Set down, exactly as written, only the lines starting with the one that holds "return material" and ending with the one that holds "for node in".

── Recorded data ──

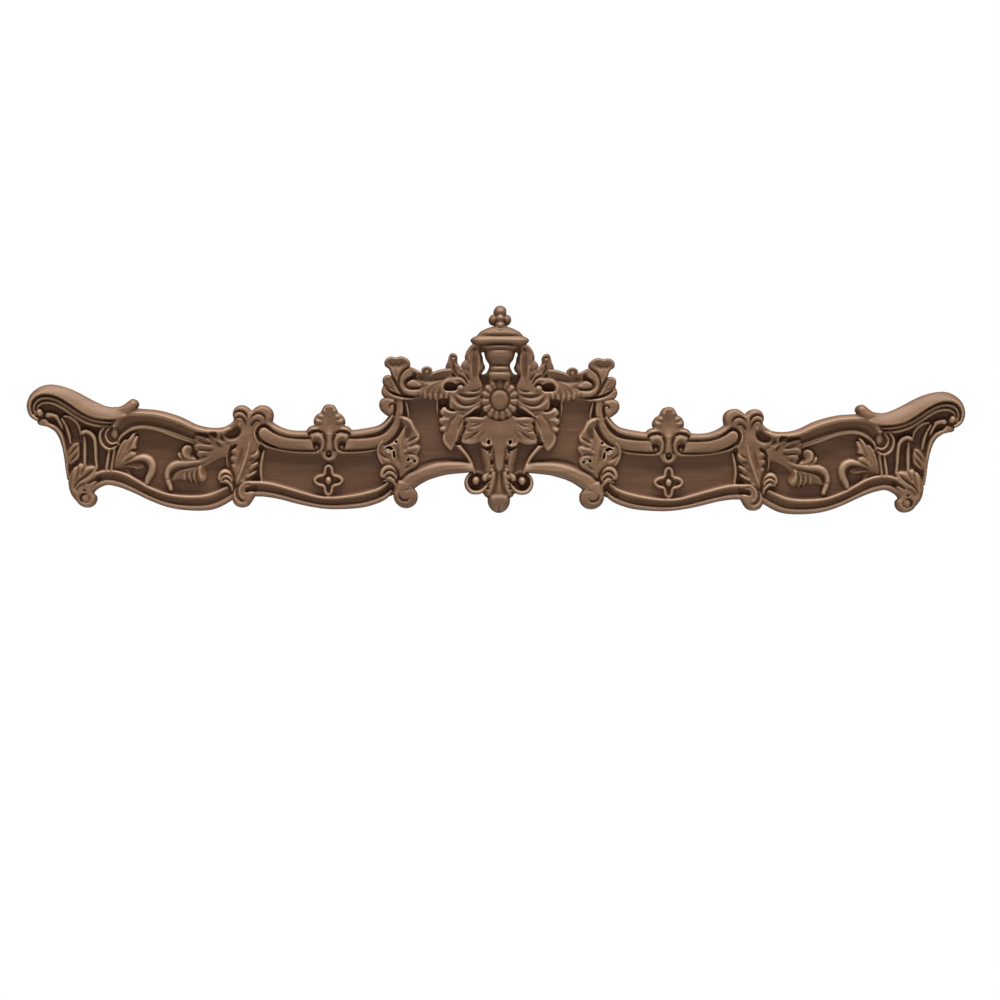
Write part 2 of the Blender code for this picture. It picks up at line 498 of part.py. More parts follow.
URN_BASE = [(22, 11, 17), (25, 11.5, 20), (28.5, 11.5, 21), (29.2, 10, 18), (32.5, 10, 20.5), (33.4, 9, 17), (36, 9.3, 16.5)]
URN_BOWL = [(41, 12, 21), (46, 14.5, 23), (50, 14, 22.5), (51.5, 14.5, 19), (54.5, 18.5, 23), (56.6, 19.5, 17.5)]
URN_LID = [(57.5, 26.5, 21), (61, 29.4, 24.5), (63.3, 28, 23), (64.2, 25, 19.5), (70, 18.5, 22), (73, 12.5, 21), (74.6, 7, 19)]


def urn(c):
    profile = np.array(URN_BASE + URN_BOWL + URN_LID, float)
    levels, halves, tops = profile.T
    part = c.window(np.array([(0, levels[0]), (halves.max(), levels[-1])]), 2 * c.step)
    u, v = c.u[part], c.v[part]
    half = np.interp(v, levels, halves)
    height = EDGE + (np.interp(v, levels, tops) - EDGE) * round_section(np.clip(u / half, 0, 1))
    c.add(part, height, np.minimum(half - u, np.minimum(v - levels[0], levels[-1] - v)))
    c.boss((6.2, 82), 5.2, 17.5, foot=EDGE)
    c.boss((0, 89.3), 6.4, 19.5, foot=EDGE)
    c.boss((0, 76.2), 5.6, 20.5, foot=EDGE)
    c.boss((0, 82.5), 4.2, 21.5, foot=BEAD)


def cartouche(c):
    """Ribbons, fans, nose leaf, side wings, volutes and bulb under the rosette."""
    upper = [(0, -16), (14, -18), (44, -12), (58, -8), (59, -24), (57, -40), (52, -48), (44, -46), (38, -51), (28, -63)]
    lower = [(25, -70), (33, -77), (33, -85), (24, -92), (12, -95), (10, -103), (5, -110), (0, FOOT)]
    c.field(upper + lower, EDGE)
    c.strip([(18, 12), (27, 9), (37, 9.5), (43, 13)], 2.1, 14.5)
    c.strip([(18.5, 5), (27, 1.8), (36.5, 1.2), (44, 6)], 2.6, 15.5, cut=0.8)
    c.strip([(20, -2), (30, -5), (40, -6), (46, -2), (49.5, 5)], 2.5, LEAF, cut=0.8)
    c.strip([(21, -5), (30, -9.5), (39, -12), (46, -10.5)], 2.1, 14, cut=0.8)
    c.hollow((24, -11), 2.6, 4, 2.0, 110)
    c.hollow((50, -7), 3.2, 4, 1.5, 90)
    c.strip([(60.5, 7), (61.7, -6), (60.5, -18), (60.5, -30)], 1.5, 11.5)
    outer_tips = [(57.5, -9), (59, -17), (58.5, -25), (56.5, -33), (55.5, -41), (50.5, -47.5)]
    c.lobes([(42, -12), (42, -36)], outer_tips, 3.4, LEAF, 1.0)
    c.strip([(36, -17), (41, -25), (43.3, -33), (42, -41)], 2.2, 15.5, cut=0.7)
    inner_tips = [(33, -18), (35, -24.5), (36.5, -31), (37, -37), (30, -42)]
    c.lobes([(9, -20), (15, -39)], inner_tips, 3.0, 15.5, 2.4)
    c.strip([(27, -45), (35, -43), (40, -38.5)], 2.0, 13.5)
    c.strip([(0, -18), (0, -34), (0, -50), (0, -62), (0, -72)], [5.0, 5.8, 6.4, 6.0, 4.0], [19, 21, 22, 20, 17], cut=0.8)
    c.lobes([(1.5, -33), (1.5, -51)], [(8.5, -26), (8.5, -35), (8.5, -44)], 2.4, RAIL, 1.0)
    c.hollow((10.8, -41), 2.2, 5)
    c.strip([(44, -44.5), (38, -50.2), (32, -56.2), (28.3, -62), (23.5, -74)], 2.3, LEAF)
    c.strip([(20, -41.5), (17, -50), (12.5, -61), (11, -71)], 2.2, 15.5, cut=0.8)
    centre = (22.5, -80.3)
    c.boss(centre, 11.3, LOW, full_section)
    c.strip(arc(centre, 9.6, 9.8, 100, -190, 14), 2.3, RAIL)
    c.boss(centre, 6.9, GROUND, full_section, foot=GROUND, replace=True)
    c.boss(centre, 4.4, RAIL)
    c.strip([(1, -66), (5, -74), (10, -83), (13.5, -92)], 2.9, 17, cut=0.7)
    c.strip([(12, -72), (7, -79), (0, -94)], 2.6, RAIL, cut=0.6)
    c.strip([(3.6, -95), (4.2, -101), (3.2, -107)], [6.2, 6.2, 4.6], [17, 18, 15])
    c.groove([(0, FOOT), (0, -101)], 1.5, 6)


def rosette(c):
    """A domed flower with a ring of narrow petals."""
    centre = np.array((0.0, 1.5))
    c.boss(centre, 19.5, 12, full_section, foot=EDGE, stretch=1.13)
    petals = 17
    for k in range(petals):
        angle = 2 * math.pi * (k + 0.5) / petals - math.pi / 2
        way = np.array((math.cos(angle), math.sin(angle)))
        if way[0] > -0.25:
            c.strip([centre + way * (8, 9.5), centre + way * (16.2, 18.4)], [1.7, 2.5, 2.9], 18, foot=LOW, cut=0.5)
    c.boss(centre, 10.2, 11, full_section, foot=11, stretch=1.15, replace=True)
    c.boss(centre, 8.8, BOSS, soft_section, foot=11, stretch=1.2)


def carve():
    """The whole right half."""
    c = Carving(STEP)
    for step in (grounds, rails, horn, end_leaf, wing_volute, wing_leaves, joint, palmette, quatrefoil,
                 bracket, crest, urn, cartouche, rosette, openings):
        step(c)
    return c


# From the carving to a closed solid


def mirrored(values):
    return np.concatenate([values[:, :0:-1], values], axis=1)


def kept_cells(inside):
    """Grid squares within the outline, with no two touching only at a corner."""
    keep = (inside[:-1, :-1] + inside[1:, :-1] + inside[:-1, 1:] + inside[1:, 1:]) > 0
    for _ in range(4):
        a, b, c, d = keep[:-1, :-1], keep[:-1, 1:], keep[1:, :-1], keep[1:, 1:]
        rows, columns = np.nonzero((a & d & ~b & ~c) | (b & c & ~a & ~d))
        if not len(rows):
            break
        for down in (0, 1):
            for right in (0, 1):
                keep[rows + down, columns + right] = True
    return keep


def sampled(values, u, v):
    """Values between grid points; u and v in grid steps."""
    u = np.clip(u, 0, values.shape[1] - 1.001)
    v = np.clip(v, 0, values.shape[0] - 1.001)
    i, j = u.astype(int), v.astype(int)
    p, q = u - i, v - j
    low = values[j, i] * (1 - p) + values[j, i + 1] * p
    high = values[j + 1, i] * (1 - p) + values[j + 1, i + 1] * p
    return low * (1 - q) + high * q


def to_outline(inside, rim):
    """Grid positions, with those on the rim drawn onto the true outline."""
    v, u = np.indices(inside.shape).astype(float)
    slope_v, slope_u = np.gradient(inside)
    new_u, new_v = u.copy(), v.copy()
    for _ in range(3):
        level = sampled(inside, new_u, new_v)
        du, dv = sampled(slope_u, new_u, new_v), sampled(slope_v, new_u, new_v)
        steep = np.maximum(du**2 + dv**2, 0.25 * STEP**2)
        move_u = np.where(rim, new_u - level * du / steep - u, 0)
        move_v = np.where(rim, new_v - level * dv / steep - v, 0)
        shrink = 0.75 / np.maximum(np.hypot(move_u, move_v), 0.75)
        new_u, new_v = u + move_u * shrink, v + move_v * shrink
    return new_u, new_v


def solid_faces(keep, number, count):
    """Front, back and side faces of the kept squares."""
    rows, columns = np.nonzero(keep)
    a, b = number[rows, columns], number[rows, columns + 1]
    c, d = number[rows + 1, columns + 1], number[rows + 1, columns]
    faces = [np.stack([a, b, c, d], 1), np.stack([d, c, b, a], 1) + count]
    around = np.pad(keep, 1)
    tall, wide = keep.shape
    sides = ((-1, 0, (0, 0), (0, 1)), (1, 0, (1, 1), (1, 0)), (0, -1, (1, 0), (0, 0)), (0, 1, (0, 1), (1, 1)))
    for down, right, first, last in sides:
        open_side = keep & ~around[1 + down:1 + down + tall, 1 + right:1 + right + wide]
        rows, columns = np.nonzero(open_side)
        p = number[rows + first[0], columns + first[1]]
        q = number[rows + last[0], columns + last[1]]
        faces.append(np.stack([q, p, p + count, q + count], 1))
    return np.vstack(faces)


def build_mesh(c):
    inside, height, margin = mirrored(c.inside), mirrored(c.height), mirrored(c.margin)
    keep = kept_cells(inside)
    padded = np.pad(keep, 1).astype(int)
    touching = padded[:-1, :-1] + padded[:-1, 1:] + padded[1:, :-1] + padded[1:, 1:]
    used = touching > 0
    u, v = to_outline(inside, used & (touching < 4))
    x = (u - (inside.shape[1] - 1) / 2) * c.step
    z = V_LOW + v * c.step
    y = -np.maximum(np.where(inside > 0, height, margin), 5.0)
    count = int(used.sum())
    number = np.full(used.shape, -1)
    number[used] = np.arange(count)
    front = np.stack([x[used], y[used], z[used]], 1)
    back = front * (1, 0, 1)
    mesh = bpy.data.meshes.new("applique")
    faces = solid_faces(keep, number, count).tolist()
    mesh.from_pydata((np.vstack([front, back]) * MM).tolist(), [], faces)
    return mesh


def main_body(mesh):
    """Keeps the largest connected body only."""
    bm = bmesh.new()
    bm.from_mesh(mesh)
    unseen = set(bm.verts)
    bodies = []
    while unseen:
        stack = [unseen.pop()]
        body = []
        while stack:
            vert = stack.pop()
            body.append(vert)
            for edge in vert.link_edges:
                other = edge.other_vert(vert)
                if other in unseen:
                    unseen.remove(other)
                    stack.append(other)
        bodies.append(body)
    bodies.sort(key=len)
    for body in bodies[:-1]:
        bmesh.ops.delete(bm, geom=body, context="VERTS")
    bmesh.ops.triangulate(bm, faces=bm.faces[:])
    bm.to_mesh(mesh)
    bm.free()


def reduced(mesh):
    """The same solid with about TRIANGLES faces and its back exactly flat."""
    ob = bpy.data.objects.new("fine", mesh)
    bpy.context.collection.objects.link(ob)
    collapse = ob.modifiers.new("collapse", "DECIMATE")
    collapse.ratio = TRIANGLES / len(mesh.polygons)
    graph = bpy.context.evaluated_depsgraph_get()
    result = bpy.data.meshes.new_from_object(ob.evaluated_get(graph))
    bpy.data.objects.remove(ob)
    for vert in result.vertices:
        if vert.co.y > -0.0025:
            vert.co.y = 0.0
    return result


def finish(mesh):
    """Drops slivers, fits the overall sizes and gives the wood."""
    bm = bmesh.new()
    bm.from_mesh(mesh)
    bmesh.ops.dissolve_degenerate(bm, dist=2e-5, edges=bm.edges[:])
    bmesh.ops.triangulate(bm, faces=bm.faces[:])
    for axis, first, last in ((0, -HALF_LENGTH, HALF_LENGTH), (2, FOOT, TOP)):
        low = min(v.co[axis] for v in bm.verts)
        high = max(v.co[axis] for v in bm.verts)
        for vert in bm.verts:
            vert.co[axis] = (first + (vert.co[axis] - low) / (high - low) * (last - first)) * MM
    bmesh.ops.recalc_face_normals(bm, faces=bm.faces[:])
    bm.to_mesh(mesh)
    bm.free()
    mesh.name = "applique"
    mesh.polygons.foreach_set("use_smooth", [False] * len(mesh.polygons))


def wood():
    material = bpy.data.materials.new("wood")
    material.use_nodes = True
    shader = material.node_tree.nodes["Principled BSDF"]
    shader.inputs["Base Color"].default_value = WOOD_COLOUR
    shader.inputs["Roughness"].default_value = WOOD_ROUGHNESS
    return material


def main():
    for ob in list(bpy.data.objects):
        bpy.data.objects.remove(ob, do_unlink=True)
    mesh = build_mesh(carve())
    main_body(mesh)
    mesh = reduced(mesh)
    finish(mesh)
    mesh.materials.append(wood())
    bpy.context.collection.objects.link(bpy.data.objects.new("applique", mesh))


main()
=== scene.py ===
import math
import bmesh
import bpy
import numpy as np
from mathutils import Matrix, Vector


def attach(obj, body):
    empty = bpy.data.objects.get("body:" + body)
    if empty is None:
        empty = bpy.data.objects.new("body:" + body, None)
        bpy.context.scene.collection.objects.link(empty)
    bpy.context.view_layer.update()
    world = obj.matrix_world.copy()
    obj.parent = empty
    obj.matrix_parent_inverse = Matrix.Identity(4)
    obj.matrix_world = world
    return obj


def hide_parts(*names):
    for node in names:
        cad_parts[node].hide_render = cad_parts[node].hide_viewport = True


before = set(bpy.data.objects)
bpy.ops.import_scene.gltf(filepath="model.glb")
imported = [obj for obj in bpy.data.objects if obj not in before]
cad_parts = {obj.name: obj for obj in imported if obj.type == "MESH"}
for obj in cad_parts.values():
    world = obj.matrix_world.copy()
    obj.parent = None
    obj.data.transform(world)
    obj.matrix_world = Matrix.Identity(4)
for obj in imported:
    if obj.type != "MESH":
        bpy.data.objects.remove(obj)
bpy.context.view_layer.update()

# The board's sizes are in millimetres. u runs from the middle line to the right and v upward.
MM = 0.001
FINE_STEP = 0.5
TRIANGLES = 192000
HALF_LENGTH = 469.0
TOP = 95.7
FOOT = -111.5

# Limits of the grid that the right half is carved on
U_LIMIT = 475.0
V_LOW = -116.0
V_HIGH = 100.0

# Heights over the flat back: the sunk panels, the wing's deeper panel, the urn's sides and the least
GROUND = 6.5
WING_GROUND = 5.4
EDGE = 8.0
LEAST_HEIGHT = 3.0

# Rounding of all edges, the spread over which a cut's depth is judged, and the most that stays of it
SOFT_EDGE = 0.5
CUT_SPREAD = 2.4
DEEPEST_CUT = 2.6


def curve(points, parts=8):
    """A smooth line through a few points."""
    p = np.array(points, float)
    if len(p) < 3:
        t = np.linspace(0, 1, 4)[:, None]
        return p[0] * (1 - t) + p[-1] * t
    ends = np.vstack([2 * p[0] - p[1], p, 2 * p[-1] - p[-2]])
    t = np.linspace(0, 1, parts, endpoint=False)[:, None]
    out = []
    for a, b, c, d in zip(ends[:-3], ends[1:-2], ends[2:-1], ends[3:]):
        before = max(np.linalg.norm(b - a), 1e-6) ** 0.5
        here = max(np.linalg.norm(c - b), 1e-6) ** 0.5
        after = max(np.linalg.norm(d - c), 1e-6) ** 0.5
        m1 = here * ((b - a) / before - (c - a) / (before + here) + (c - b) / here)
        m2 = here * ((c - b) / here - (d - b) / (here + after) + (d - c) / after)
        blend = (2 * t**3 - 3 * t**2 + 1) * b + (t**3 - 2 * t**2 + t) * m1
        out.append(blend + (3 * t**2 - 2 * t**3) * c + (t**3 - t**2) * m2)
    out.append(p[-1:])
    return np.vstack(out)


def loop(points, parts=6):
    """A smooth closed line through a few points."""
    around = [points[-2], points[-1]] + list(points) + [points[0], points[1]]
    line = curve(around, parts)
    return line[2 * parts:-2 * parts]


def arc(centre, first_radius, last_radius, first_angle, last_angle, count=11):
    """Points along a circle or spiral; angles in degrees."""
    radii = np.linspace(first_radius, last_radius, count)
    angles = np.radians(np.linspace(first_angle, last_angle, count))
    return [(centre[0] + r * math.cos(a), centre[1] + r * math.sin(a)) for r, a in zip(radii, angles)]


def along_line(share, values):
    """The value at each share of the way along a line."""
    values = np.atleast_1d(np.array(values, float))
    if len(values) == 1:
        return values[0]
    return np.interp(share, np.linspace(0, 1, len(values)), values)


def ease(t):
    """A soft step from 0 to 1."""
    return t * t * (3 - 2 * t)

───

#### Task result
    return material


def main():
    for ob in list(bpy.data.objects):
        bpy.data.objects.remove(ob, do_unlink=True)
    mesh = build_mesh(carve())
    main_body(mesh)
    mesh = reduced(mesh)
    finish(mesh)
    mesh.materials.append(wood())
    bpy.context.collection.objects.link(bpy.data.objects.new("applique", mesh))


main()
=== scene.py ===
import math
import bmesh
import bpy
import numpy as np
from mathutils import Matrix, Vector


def attach(obj, body):
    empty = bpy.data.objects.get("body:" + body)
    if empty is None:
        empty = bpy.data.objects.new("body:" + body, None)
        bpy.context.scene.collection.objects.link(empty)
    bpy.context.view_layer.update()
    world = obj.matrix_world.copy()
    obj.parent = empty
    obj.matrix_parent_inverse = Matrix.Identity(4)
    obj.matrix_world = world
    return obj


def hide_parts(*names):
    for node in names:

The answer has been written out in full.